Businesses moved into the area in the 19th century
Over the 19th century, the Garden transformed from a residential to a commercial area. In 1807, there were only 11 businesses related to the jewellery, watch and clock trades in Hatton Garden directories. In 1907, there were 264 – including 35 silversmiths, 45 jewellery manufacturers and 78 firms relating to diamonds.
These businesses rubbed shoulders with many other trades, like printers and bookmakers. Gamages department store occupied a huge, warren-like site between Leather Lane and Hatton Garden from 1878 to 1972.
London’s first Little Italy also emerged in Hatton Garden and the surrounding Clerkenwell and Saffron Hill. Italian migrants who settled in this area worked as opticians or makers of scientific instruments, bringing manufacturing knowledge that helped the Hatton Garden jewellery industry grow.
The Hatton Garden diamond trade
In the 1870s and 1880s, the discovery of gold and diamonds in southern Africa led to colonial exploitation and pillaging of the area’s natural resources. The huge new mines dug there became the world’s top supplier of diamonds and transformed London’s jewellery industry. Companies like De Beers, founded by the British imperialist Cecil Rhodes, owned these mines and had headquarters near Hatton Garden.
These rough jewels were distributed through the London Diamond Syndicate, which was made up of 10 Jewish-owned firms based around Hatton Garden. The syndicate’s monopoly helped keep the price and demand for diamonds high. It also pulled the centre of the diamond trade from Amsterdam, in the Netherlands, to London.
Diamond expert examines a marquise diamond in his Hatton Garden office.
The number of diamond cutters, brokers, dealers, manufacturers and jewellers in Hatton Garden boomed. Many of these businesses were run by Jewish people, who’d brought skills in the diamond industry to London after fleeing persecution in Eastern Europe and Russia.
At its peak, as much as 90% of the world’s diamond supply was marketed via the Garden.
Jewish Hatton Garden
In the 1930s and 1940s, the rise of the Nazis in Germany and anti-semitic persecution in Europe led to more Jewish people fleeing the continent.
Diamond trading between many Jewish firms would happen at Mrs Cohen’s Kosher Cafe, a smoky meeting place on the corner of Greville Street and Leather Lane. You’d hear deals done in languages like German and Yiddish, which were a common tongue for those from different European backgrounds.

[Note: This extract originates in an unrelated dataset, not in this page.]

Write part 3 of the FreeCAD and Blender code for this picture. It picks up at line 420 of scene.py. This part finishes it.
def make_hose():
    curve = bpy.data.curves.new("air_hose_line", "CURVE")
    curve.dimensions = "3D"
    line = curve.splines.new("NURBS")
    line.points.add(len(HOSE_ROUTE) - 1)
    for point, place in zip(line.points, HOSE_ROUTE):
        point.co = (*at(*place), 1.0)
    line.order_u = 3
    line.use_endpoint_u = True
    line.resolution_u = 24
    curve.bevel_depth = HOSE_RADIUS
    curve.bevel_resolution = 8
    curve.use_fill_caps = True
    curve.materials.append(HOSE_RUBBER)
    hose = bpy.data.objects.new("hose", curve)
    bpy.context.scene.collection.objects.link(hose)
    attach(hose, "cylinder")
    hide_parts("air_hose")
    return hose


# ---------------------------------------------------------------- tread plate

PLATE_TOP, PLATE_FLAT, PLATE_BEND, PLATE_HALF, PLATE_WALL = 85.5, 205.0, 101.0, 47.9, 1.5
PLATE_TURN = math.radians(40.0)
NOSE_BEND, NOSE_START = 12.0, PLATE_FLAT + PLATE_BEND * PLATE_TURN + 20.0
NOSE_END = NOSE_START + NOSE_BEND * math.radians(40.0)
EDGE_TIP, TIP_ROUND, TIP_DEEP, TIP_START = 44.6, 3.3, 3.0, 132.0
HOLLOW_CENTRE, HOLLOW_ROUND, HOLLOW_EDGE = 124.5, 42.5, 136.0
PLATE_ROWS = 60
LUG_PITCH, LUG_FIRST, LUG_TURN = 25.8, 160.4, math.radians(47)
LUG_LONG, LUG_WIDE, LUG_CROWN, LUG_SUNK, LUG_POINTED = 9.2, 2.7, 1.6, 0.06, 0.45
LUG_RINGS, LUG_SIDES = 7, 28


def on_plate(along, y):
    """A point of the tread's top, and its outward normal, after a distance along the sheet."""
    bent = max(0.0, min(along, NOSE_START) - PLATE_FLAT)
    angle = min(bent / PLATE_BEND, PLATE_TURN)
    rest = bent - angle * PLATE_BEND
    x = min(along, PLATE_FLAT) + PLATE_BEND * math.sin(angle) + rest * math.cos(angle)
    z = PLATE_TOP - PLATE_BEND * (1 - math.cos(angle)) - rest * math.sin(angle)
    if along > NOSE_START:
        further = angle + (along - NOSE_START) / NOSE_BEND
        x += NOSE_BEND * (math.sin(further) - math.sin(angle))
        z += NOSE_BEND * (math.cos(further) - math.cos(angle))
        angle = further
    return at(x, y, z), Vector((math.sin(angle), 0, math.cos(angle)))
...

This network of traders eventually evolved into the London Diamond Bourse, who moved from the cafe into increasingly big offices and trading floors in Hatton Garden over the 1900s.
“The place had the atmosphere of a small village rather than a street in Central London”

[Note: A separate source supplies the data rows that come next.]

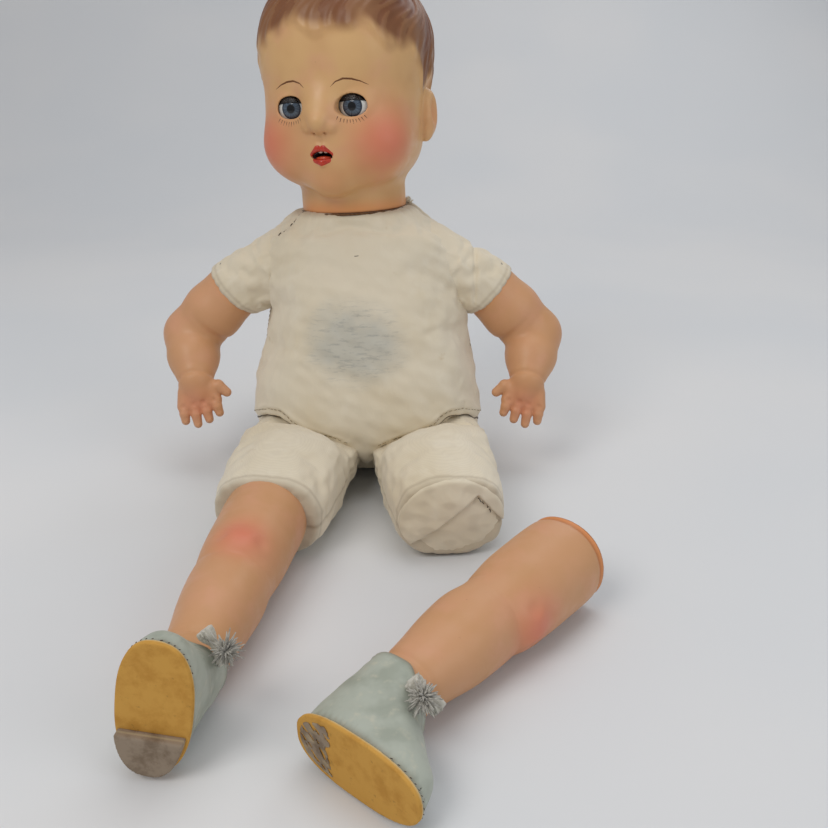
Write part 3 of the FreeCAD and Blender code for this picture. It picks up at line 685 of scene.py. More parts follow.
def make_face_paint():
    for side, name in ((-1, "right"), (1, "left")):
        eye_x = side * EYES[1][0]
        brow = arc_strokes(side, BROW, BROW_WIDTHS)
        reach = sorted((side * 7, side * 32))
        decal("brow_" + name, lambda p, brow=brow: stroke_row(p, brow), (reach[0], -68, 76),
              (reach[1], -40, 86),
              BROW_PAINT, "composition_head")
        lashes = []
        for step in range(10):
            share = step / 9 * 2 - 1
            root = (eye_x + share * 7.6, EYES[0][2] - 6.0 * math.sqrt(1 - (share * 0.78) ** 2) - 1.8)
            tip = (root[0] + share * 1.5 + side * 0.4, root[1] - 2.8 + 0.5 * abs(share))
            lashes.append((root, tip, 0.3, 0.12))
        decal("lower_lashes_" + name, lambda p, lashes=lashes: stroke_row(p, lashes),
              (eye_x - 12, -64, 54), (eye_x + 12, -40, 68), LASH_PAINT, "composition_head")

    def lips(p):
        m = both_sides(p)
        upper = flat_distance(m, (6.4, 39.8), (1.8, 43.2), 1.3, 2.3)
        lower = flat_distance(m, (3.8, 36.6), (0, 35.6), 2.2, 2.7)
        return np.maximum(np.minimum(upper, lower), p[:, 1] + 52)

    decal("lips", lips, (-11, -64, 29), (11, -50, 49), LIP_PAINT, "composition_head", 0.1)

    def lining(p):
        wall = mouth_hollow(p)
        return np.maximum(np.maximum(wall - 0.3, -0.35 - wall), -55.6 - p[:, 1])

    points, faces = surface(lining, (-9, -58, 33), (9, -42, 46), DECAL_GRAIN * 1.2)
    lining_piece = piece_from("mouth_lining", HEAD.outward(points), faces, [FINISHES["mouth_felt"]])
    finish_piece(lining_piece, "head", "mouth_felt", "mouth_liner")

    def teeth(p):
        return egg(both_sides(p), (1.7, -54.6, 41.5), (1.4, 0.8, 1.2), 3)

    points, faces = surface(teeth, (-5, -58, 38), (5, -53, 44), DECAL_GRAIN)
    finish_piece(piece_from("two_teeth", HEAD.outward(points), faces, [FINISHES["tooth_white"]]),
                 "head", "tooth_white", "upper_teeth")
    points, faces = surface(lambda p: egg(p, (0, -54.2, 37.3), (5, 3, 1.4)), (-7, -60, 34), (7, -50, 40),
                            DECAL_GRAIN * 1.3)
    finish_piece(piece_from("tongue_tip", HEAD.outward(points), faces, [TONGUE_PAINT]), "head",
                 "mouth_felt", "tongue")


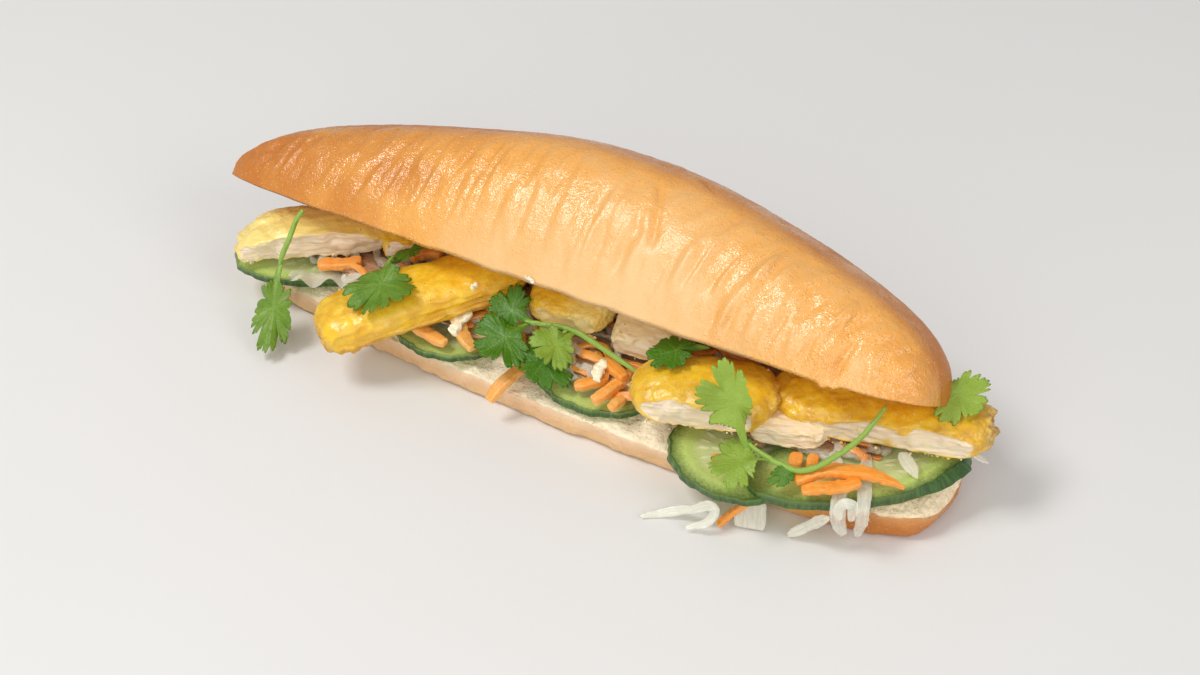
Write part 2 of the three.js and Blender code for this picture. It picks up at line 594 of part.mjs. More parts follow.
/**
 * Sets a piece into the sandwich. A rigid piece keeps its shape, a soft one gives way to all that
 * is there already. The mesh keeps its own frame, placed by its position and rotation.
 */
function settle(name, geometry, material, { at = [0, 0, 0], turn = new THREE.Euler(), soft = true } = {}) {
  const mesh = new THREE.Mesh(undefined, material);
  mesh.name = name;
  mesh.position.set(...at);
  mesh.rotation.copy(turn);
  mesh.updateMatrix();
  const placed = merged(geometry).applyMatrix4(mesh.matrix);
  const fitted = soft ? trimmed(placed, settled) : placed;
  settled.push(fitted);
  mesh.geometry = fitted.clone().applyMatrix4(mesh.matrix.clone().invert());
  sandwich.add(mesh);
}

settle('bread_bottom', makeBase(), MATERIALS.crust, { soft: false });
settle('bread_top', makeLid(), MATERIALS.crust, {
  at: LID.hinge,
  turn: new THREE.Euler(-LID.opening, -LID.pitch, 0, 'ZYX'),
});
CUCUMBERS.forEach((slice, i) => {
  settle(`cucumber_${i + 1}`, makeCucumber(slice), MATERIALS.cucumber, { at: slice.at, turn: yawPitchRoll(slice) });
});
CHICKENS.forEach((slice, i) => {
  settle(`chicken_${i + 1}`, makeChicken(slice, i), MATERIALS.chicken, { at: slice.at, turn: yawPitchRoll(slice) });
});
settle('slaw', makeSlaw(settled), MATERIALS.slaw);
CARROTS.forEach((shred, i) => settle(`carrot_${i + 1}`, makeStrip(shred), MATERIALS.carrot));
DAIKONS.forEach((shred, i) => settle(`daikon_${i + 1}`, makeStrip(shred), MATERIALS.daikon));
settle('cabbage', makeCabbage(CABBAGE), MATERIALS.daikon, { at: CABBAGE.at, turn: yawPitchRoll(CABBAGE) });
SPRIGS.forEach((sprig, i) => settle(`coriander_${i + 1}`, makeSprig(sprig), MATERIALS.coriander));

export default sandwich;
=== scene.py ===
import math
from collections import namedtuple
from functools import lru_cache
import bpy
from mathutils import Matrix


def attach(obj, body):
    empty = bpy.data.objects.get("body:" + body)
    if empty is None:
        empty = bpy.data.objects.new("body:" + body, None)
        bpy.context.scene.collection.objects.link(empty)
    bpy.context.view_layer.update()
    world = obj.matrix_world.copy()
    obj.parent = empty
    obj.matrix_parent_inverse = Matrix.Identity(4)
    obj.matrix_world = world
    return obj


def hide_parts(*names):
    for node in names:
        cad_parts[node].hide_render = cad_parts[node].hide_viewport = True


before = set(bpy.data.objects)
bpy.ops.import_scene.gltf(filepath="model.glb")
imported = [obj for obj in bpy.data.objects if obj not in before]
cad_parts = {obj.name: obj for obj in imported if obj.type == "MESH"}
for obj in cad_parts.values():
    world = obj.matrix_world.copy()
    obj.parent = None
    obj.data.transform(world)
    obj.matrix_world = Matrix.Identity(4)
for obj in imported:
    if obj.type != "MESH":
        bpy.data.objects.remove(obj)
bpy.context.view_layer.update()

from types import SimpleNamespace

import bmesh
import bpy
import numpy as np
from bpy.props import FloatProperty, FloatVectorProperty, IntProperty, PointerProperty
from mathutils import Matrix, Vector
from mathutils.bvhtree import BVHTree

# A banh mi sandwich: a crusty roll, open at the front, filled with cucumber, chicken, pickled
# carrot and daikon, and coriander. +X runs along the roll, the open side faces -Y and +Z is up.
# The tables are in millimetres and degrees, and the meshes in metres.

bl_info = {
    "name": "Banh mi sandwich",
    "version": (1, 0, 0),
    "blender": (4, 5, 0),
    "location": "View3D > Sidebar > Banh mi",
    "description": "Makes a filled banh mi sandwich round its solid model",
    "category": "Add Mesh",
}

MM = 0.001
BODY = "root"


# ----------------------------------------
# Places and sizes of the fillings, in millimetres and degrees
# ----------------------------------------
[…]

Rachel Lichtenstein, Diamond Street: The Hidden World of Hatton Garden
Shops arrived in the 20th century
The retail shops we see on Hatton Garden today only started to emerge in the 1960s. The increasing costs of manufacturing and labour led to some longstanding Hatton Garden makers moving their production overseas. Others adapted their businesses, becoming retailers.
A photo of S. H. Harris & Son Jewelry shop at No 5 Hatton Garden.
For the first time, the public started visiting Hatton Garden. Shops there priced their items more competitively than high street brands, and they offered more one-of-a-kind pieces of jewellery. To shoppers, the Garden had the appeal of getting the ‘real deal’. You’d come for the experience.
Historian Rachel Lichtenstein, whose family had a jewellery shop there, remembers the community feel among the Garden’s businesses. “The place had the atmosphere of a small village rather than a street in Central London,” she says in her book Diamond Street: The Hidden World of Hatton Garden.
Hatton Garden raids and robberies
The area’s diamonds and fancy jewellery haven’t just attracted those with big purses. Hatton Garden has been the site of armed robberies, burglaries, black market dealing and, in the 1980s, Value Added Tax (VAT) fraud on gold.
The most famous of these criminal exploits is the 2015 burglary of Hatton Garden Safe Deposit Ltd. An estimated £14 million worth of goods were stolen from one of the area’s many underground storage vaults. The burglars drilled through a concrete wall and raided 73 safety deposit boxes, taking diamonds, gold and sapphires.
It was said to be one of the largest burglaries in English history – but that’s not what captured the public’s attention. Many of the men charged were in their 60s and 70s. The heist inspired TV shows, a radio play and three films.